Goal -> Copy out the lines of the records below, and only those lines, from the one with "Write part 2" through the one with "return walls.find_nearest(query)[3] / MM", exactly as they appear.

Available data ->
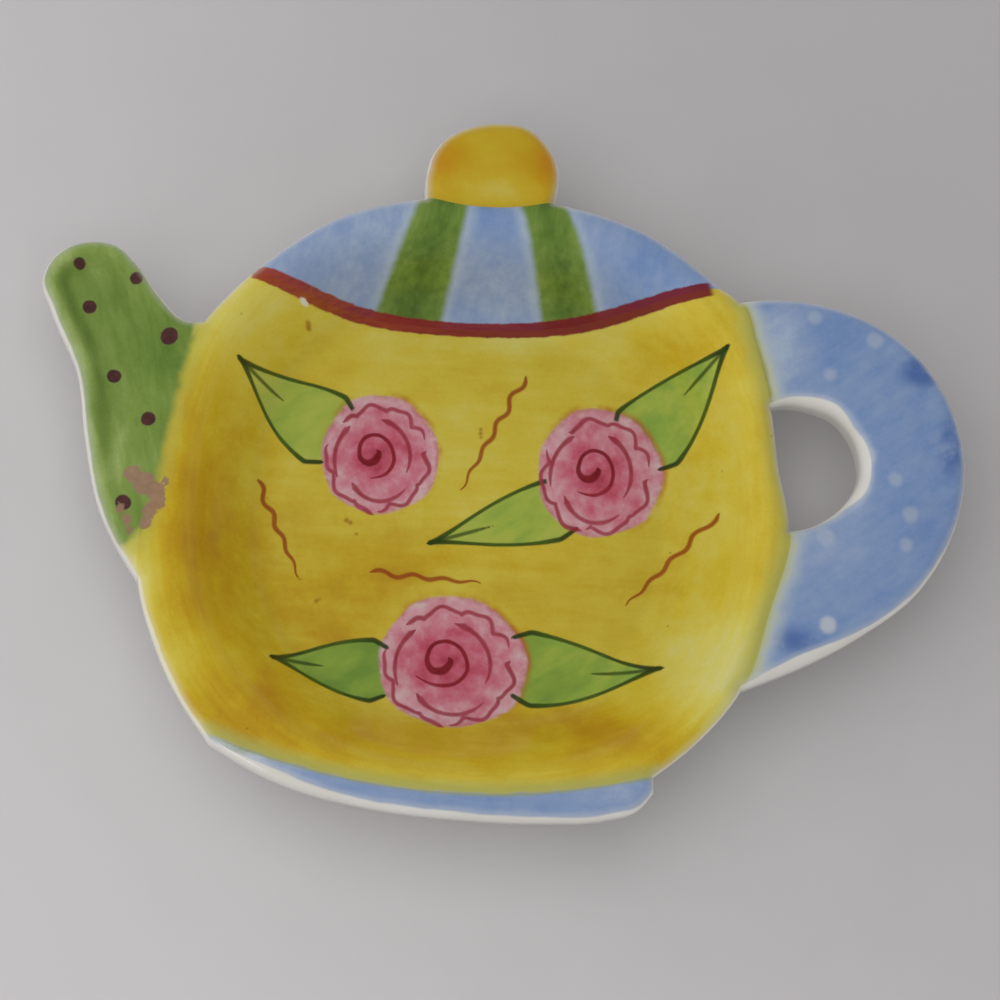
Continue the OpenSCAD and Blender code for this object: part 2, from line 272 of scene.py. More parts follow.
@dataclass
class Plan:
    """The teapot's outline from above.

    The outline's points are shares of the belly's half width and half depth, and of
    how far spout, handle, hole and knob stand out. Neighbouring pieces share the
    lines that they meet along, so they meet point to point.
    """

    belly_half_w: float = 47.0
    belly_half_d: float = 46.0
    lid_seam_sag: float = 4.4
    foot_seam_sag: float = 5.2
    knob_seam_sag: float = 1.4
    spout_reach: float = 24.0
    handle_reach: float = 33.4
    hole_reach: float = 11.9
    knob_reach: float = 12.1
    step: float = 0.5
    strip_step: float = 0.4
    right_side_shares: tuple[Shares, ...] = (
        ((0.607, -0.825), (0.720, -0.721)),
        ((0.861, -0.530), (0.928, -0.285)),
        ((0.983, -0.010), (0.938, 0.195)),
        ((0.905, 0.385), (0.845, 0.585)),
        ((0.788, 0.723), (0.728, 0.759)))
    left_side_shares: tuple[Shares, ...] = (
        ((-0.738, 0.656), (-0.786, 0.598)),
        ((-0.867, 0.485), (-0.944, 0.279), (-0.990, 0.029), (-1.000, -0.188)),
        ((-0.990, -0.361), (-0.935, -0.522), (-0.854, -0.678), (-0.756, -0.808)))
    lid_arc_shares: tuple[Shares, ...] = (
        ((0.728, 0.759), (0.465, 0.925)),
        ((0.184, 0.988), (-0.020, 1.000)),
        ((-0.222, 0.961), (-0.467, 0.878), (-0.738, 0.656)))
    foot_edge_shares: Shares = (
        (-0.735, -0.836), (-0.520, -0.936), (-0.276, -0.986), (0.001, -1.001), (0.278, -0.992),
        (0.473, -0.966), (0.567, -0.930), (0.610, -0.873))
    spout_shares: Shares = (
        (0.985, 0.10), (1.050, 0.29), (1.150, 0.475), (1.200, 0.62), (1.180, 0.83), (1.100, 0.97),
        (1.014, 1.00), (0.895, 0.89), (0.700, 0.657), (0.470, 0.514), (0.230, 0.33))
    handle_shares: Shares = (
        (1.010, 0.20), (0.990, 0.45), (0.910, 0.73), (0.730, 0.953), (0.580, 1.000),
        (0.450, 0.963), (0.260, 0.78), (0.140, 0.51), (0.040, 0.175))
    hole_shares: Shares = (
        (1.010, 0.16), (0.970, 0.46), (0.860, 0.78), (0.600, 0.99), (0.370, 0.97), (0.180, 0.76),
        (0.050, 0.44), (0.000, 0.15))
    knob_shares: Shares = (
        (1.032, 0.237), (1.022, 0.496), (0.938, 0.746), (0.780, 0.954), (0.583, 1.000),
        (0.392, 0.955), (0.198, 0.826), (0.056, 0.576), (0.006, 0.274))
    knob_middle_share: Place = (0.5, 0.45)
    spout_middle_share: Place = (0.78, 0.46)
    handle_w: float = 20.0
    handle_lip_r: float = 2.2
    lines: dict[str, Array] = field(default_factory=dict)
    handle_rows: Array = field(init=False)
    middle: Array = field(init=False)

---

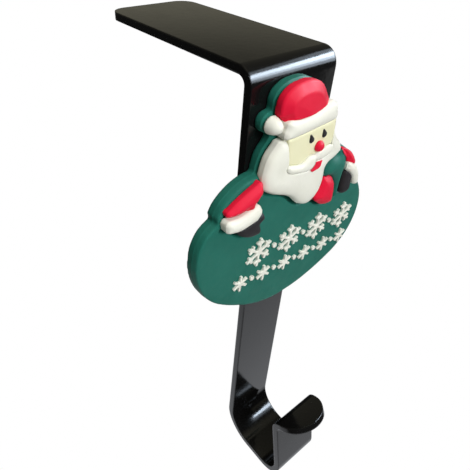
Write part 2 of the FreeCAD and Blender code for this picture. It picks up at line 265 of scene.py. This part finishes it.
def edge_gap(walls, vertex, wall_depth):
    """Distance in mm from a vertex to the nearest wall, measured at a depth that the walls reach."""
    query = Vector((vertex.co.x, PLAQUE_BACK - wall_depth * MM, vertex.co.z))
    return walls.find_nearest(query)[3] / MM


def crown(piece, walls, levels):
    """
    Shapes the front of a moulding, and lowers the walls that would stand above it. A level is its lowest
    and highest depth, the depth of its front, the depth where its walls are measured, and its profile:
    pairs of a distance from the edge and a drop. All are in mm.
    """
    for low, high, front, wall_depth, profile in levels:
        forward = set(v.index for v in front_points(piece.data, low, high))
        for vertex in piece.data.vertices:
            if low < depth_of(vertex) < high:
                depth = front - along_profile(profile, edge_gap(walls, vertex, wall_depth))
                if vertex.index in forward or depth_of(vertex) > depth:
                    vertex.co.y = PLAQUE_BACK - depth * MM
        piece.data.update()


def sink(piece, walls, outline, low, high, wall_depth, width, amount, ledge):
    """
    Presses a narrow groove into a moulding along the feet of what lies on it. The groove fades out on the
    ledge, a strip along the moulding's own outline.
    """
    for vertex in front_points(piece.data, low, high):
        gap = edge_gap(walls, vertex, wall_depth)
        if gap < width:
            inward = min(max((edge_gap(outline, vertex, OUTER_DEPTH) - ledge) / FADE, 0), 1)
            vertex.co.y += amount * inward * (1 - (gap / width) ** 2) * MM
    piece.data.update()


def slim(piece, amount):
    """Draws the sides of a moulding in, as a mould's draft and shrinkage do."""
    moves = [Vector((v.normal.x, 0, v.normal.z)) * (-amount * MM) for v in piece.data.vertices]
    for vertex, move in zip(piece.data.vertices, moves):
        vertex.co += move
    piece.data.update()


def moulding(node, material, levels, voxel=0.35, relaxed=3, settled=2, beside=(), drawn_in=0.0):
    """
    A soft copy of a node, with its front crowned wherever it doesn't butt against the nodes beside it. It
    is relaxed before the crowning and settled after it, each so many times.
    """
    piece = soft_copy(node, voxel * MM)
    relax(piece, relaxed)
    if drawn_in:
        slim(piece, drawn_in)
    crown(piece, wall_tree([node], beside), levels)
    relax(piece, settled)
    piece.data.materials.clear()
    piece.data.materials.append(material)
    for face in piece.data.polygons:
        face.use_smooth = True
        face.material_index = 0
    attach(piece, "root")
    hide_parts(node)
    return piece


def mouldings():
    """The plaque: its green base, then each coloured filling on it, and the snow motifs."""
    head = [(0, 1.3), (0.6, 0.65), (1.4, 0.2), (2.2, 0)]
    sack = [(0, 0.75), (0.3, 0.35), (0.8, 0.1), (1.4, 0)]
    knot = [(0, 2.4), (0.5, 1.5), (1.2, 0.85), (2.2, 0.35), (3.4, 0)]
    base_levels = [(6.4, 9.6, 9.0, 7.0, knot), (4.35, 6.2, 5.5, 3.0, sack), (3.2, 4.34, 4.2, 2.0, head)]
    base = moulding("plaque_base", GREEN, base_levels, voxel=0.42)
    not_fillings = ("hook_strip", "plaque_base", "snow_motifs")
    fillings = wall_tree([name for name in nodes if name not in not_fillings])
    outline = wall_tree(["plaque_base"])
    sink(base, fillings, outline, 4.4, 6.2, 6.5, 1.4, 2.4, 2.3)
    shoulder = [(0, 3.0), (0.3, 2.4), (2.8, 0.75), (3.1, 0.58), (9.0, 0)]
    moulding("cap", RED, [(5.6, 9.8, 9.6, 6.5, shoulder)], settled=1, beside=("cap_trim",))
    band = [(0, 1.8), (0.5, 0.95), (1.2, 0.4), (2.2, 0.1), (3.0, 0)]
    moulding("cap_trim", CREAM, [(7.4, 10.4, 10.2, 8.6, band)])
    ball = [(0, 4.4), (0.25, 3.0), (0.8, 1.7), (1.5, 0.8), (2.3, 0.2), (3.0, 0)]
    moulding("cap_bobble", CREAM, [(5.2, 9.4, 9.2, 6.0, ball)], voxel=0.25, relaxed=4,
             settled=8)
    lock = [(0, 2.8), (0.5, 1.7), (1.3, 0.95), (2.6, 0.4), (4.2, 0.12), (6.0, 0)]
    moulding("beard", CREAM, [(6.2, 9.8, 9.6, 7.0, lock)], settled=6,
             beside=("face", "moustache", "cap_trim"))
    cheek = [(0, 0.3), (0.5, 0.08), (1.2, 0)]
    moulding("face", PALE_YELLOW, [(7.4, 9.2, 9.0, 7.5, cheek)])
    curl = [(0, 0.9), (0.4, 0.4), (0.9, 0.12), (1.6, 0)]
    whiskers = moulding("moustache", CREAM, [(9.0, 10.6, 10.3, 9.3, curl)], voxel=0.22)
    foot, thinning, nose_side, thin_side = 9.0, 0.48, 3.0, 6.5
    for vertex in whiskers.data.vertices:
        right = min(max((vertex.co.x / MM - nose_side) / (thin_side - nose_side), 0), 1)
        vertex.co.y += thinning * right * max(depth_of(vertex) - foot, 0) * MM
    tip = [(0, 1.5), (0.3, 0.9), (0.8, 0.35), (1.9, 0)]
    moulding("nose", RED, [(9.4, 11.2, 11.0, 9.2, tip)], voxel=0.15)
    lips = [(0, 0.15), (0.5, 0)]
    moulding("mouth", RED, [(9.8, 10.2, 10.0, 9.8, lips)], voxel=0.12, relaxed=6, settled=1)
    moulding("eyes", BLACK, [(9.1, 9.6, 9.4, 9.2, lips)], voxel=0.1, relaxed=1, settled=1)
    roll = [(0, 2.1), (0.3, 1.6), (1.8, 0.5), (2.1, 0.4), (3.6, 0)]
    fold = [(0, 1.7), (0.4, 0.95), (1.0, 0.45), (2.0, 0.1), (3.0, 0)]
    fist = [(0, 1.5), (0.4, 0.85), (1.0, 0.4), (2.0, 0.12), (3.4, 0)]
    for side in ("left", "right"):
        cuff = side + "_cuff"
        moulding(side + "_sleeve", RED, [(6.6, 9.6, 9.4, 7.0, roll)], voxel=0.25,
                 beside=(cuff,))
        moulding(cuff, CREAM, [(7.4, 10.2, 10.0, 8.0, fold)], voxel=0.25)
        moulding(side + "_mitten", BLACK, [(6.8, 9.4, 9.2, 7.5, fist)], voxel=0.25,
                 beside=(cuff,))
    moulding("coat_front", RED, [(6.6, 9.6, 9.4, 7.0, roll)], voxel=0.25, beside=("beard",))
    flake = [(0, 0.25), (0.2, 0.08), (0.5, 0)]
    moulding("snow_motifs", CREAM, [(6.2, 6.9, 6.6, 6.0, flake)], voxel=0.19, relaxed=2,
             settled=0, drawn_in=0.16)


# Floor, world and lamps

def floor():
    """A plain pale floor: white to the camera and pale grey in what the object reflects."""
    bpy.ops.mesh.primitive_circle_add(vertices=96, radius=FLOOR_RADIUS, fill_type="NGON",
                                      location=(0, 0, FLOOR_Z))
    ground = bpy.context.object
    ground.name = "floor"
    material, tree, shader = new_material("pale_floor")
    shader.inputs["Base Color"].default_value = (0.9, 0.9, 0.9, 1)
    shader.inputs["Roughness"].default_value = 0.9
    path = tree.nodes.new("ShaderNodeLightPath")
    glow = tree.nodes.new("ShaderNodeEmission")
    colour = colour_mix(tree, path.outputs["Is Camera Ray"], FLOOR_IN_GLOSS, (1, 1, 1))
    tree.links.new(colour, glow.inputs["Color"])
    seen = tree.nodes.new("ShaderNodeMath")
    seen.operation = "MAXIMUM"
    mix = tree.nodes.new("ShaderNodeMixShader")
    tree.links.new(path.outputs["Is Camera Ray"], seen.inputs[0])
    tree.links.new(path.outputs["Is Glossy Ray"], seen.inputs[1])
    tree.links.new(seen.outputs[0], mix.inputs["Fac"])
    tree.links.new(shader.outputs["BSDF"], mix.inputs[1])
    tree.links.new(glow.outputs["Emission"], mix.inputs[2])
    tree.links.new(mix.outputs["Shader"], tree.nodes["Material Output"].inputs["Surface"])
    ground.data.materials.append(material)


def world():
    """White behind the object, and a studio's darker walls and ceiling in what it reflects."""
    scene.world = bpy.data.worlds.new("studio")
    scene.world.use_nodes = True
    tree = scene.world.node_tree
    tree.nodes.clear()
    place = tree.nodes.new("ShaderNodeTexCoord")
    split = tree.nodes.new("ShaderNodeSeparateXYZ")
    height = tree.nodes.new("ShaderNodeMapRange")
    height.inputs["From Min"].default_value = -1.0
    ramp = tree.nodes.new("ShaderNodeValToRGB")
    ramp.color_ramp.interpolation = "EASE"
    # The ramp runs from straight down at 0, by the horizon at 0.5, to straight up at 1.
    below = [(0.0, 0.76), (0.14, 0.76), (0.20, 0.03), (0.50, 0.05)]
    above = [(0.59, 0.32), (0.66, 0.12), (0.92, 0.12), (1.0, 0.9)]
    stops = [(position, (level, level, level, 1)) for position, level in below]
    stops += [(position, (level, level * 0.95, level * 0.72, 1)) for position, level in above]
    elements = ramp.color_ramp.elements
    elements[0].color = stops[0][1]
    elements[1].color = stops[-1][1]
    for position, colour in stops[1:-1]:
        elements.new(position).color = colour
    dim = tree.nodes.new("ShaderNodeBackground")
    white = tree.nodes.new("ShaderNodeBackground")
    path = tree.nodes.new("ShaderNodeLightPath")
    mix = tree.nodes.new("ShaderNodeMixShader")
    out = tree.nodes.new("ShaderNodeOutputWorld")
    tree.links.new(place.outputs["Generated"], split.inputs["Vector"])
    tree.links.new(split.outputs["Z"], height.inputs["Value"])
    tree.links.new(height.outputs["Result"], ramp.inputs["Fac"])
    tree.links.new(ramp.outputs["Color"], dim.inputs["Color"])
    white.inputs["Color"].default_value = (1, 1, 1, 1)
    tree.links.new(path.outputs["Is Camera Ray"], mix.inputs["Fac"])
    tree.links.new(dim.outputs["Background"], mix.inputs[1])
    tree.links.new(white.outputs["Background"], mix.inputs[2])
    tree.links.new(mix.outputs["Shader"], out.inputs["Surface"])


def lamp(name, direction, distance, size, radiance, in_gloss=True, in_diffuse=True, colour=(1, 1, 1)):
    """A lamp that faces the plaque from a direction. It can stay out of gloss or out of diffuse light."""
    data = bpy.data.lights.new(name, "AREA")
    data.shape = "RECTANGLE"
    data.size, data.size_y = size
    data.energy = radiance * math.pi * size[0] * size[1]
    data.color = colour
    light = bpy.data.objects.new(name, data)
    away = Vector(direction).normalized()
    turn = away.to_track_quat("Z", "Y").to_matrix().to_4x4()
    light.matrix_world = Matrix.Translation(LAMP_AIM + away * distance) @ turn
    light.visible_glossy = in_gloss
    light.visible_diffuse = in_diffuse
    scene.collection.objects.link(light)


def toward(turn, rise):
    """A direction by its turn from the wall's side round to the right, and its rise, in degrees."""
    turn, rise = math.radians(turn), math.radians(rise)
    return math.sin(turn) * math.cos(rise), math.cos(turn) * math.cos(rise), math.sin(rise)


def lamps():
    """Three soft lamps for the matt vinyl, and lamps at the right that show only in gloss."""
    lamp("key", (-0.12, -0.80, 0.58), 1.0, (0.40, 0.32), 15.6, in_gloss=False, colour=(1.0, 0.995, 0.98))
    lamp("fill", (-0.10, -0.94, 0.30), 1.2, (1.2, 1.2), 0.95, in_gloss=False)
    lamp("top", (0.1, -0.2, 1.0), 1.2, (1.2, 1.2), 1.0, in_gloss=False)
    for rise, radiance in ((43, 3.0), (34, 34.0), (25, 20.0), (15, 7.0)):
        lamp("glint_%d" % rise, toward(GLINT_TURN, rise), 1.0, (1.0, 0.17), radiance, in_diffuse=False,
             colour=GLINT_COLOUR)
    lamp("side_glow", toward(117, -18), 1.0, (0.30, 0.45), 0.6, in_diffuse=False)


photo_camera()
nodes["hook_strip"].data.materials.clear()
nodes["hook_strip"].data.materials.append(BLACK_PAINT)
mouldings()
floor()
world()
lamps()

Response to this task ->
Write part 2 of the FreeCAD and Blender code for this picture. It picks up at line 265 of scene.py. This part finishes it.
def edge_gap(walls, vertex, wall_depth):
    """Distance in mm from a vertex to the nearest wall, measured at a depth that the walls reach."""
    query = Vector((vertex.co.x, PLAQUE_BACK - wall_depth * MM, vertex.co.z))
    return walls.find_nearest(query)[3] / MM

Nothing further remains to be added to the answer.